Applying this idea to scientific practice, Van Fraassen argues that scientists draw on their emotions when dealing with new, bewildering ideas, especially those that sprout up during scientific revolutions. If the paradigm is faltering, scientists need to change the way they view the world – and this requires that they change themselves. Scientists need to transform both who they are and what they know. Only once scientists themselves are transformed in this way can they accept a theory that they originally thought outlandish or ridiculous.
There are a few problems with this theory. Van Fraassen doesn’t specify which emotions can help scientists. Would it be sufficient to be intrigued or excited by a new theory, or to feel curiosity? Would anger at the failure of the old paradigm do the job? And it’s not clear how scientists can use emotions to change their minds. Sartre seems at times to assume that we have our emotions under direct voluntary control. But this appears implausible, on the face of it. Surely not all our emotions are under our direct control?
One way to salvage the Sartre and Van Fraassen account is to propose that emotions are under our indirect control. We can’t control our emotions directly, but we can engage in practices that, over time, help to shape how we emotionally respond to a variety of situations. And as for which emotion most helps scientists, I have a particular one in mind: awe.
In their classic account of awe, the psychologists Dacher Keltner and Jonathan Haidt characterise awe as a spiritual, moral and aesthetic emotion. In their view, all clear cases of awe have the following two components: an experience of vastness, and a need for cognitive accommodation of this vastness. You might feel awe for things that are physically large, but also for ideas that are conceptually vast. For example, at the end of the first edition of his Origin of Species (1859), Charles Darwin expressed awe for his theory of natural selection:
There is grandeur in this view of life, with its several powers, having been originally breathed into a few forms or into one; and that, whilst this planet has gone cycling on according to the fixed law of gravity, from so simple a beginning endless forms most beautiful and most wonderful have been, and are being, evolved.
The need for cognitive accommodation makes you aware that there is a lot you don’t know. You feel small, insignificant and part of something bigger. In this way, awe is a self-transcendent emotion because it focuses our attention away from ourselves and toward our environment. It is also an epistemic emotion, because it makes us aware of gaps in our knowledge. We can feel overwhelmed looking at the night sky, deeply aware that there is so much we don’t know about the Universe. In one recent study, participants listed nature as their most common elicitor of awe, followed by scientific theories, works of art and the achievements of human cooperation.
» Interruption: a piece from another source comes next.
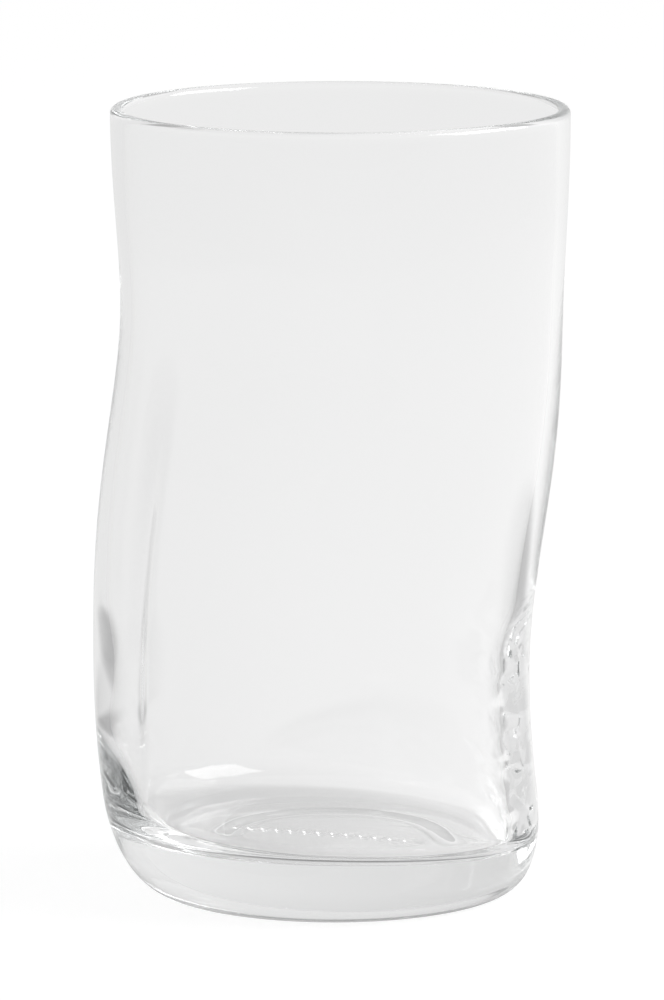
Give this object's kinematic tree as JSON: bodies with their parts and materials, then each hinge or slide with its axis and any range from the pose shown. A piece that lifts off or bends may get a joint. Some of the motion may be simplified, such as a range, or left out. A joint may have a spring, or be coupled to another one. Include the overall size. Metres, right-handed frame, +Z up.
{
  "type": "drinking glass",
  "caption": "Tall clear drinking glass with a wavy round body, a rounded rim and a thick base with a shallow hollow under it.",
  "frame": {"origin": "middle of the glass's outline, on the table that it stands on", "axes": "+Z up towards the rim, -Y towards the side that the picture shows, +X to that view's right"},
  "size_m": [0.0844, 0.081, 0.14],
  "materials": {
    "clear_glass": "polished"
  },
  "bodies": {
    "root": {"tumbler": "clear_glass"}
  },
  "joints": []
}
The philosopher Adam Morton speculates that epistemic emotions play a crucial role in scientific practice. Imagine a scientist who knows the latest research techniques, and who is intelligent and analytical. If she lacks curiosity, awe and other epistemic emotions, she won’t have the drive to become a good scientist, who can change her mind on the basis of evidence, explore new hypotheses or pay attention to unexpected results. As Van Fraassen argued, to change the field or accept radical changes in it, you need to alter your outlook on the world. Awe can do this. It focuses attention away from yourself and makes you think outside of your usual thought patterns.